Experience of Optimizing FFT on Intel Architectures
Daniel A. Orozco,Liping Xue,Murat Bolat,Xiaoming Li,Guang R. Gao
DOI: https://doi.org/10.1109/ipdps.2007.370638
2007-01-01
Abstract:Automatic library generators, such as ATLAS, Spiral and FFTW, are promising technologies to generate efficient code for different computer architectures. The library generators usually tune programs using two layers of optimizations: the search at the algorithm level, and the optimization for micro kernels. The micro optimizations are important for the performance of library, because the optimized micro kernels are the bases of algorithm level search, and have a great impact on the overall performance of the generated libraries. A successfully optimized micro kernel requires thorough understanding of the interaction between architectural features and highly optimized code. However, literature on library generators focus more on the algorithm level optimization, and usually give only simple discussion of how kernel codes are generated and tuned. As a result, the optimization of micro kernels is still an art that depends on individual expertise, and is insufficiently documented. In this paper, we study the problem of how to generate efficient FFT kernels.
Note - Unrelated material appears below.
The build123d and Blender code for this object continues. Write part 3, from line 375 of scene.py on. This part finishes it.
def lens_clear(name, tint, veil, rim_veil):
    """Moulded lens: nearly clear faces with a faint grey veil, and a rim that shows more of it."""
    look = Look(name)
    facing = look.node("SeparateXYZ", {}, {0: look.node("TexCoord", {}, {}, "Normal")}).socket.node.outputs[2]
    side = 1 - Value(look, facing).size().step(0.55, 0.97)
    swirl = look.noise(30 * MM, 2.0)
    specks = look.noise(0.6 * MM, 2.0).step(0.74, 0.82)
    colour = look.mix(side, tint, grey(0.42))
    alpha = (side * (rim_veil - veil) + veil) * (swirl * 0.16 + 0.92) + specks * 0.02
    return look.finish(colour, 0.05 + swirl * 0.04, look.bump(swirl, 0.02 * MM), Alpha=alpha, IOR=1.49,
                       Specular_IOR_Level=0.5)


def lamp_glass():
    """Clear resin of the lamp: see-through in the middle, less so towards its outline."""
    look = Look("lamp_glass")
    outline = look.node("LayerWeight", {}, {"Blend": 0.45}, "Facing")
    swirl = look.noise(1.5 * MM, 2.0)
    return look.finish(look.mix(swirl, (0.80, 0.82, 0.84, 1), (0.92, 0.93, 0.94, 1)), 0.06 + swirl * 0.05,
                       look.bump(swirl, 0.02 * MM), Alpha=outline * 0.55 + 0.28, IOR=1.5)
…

We apply a series of micro optimizations, for example, memory hierarchy locality enhancements, to several FFT routines, and use hardware counters to observe the interactions between those optimizations with Intel Pentium 4 and the latest Intel core 2 architecture. We achieve good speedups, and more importantly, we present methods that can be used to generate high-performance FFT kernels on different architectures.